As we crossed many time zones we also lost part of a day, and more importantly, lots of sleep time. Sunrise came early, and through dirty windows I caught the sun lighting up the mountains, that didn't seem to be too far below our 39,000 feet cruising altitude.

(18-55mm  f8  1/250 sec  ISO200)

(Day 245) Up, up and away

Thursday Sept. 2, 2010

We've been planning this trip for over half a year. Tickets were ordered and a place to stay was confirmed, as was a rental car, since we like to explore the places we go to at our own pace, and sometimes well off the beaten path. The itinerary promised a long journey of almost 8,000 km/5,000 mi. This was one of the last scenes we saw as we sped away from the setting sun, on to our adventure.
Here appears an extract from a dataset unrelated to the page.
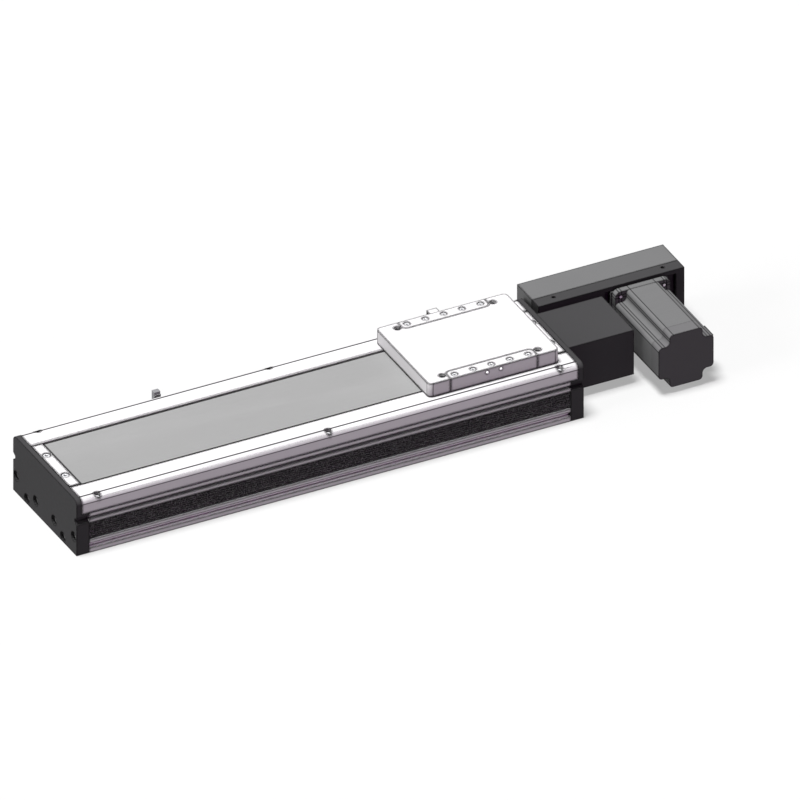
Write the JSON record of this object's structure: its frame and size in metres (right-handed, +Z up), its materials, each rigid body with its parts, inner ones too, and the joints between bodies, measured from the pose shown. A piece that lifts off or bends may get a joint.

NOTE: I found a reliable place to use the internet, but have limited access. Will try to post as opportunity permits.

(18-55mm  f8  1/2000 sec  ISO100)

Wednesday, September 1, 2010

(Day 244) Under my nose

I was playing with my grandson early this evening - he's almost 8 months old and is crawling. sort of. He gets up on all fours and launches himself forward, and repeats - fairly quickly now. But I was carrying him around, showing him neat things, like this old cow-bell-like thing hanging in the front hall that makes a lot of noise, the colourful fish in the aquarium, the cuckoo clock ...

And as I was walking past the front door, I noticed a pattern in the glass that caught my eye. I've probably seen it a thousand times before but hadn't really seen it, or perhaps the light was different this time. At any rate, I knew what my subject for today was going to be.

Note: I will likely be unable to post or visit any of your sites for the next few weeks. I will continue to shoot every day of course but access to the internet may be very limited or non-existent. If I don't have access, I will catch up with posting and visits when I return.